Indeed, I must submit the problems underlying macroeconomic forecasting are even more severe than those which Hayek described over 30 years ago. Econometric analysis assumes (for the purposes of estimation) that the underlying economic structure is: (1) known in (equational) outline (subject to stochastic variances, conforming to a Gaussian distribution); and (2) is stable/unchanging. These basic assumptions are clearly breached in reality: we do not have the certain knowledge presupposed by item (1), for example, what is the size of the shadow economy in the UK; what is the size of the gangster economy in Russia, and how does it operate? Secondly, far from being stable and unchanging, the global economic system is rapidly mutating and evolving (a matter reinforced by unpredictable changes in politics, and regimes, across the world). Until the econometrics profession can tell us how these quite fundamental considerations can be overcome, all talk of better macroeconomic forecasting must be treated with reserve; why expensive intellectual follies should be subsidised by taxpayers should also be a matter of concern.
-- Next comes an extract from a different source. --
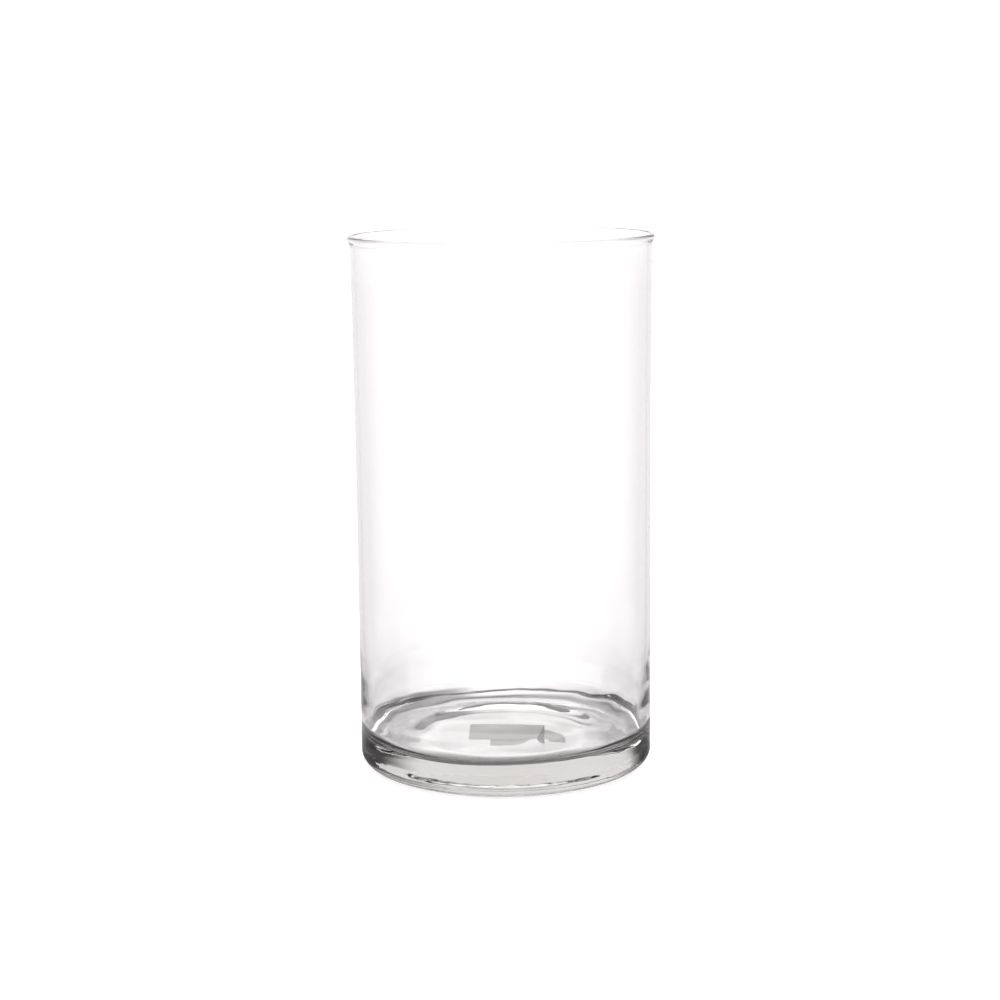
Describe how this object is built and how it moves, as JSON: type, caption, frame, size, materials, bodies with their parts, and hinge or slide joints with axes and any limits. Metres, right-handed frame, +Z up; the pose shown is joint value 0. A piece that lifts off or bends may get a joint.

1 thought on “More macro-quackery”

  1. Posted 05/07/2013 at 18:17 | Permalink

    The latest estimates for HS2 have a few forecasting lessons for us. The ‘official estimates of the total cost of this vanity project went up from £33 billion to £43 billion — oh and another £7 billion for locomotives. But the revised total of £50 billion includes a contingency allowance of £14 billion and is still confidently expected to change again, probably upwards and probably by more tens of billions of pounds. Unless you are a government minister it is very difficult to take all this nonsense seriously. (By the way, the valuation’ of the benefits is also out by many billions of pounds.) We should always bear in mind Ralph Harris’s definition of a forecast: “A pretence of knowing what would have happened if what did happen hadn’t.”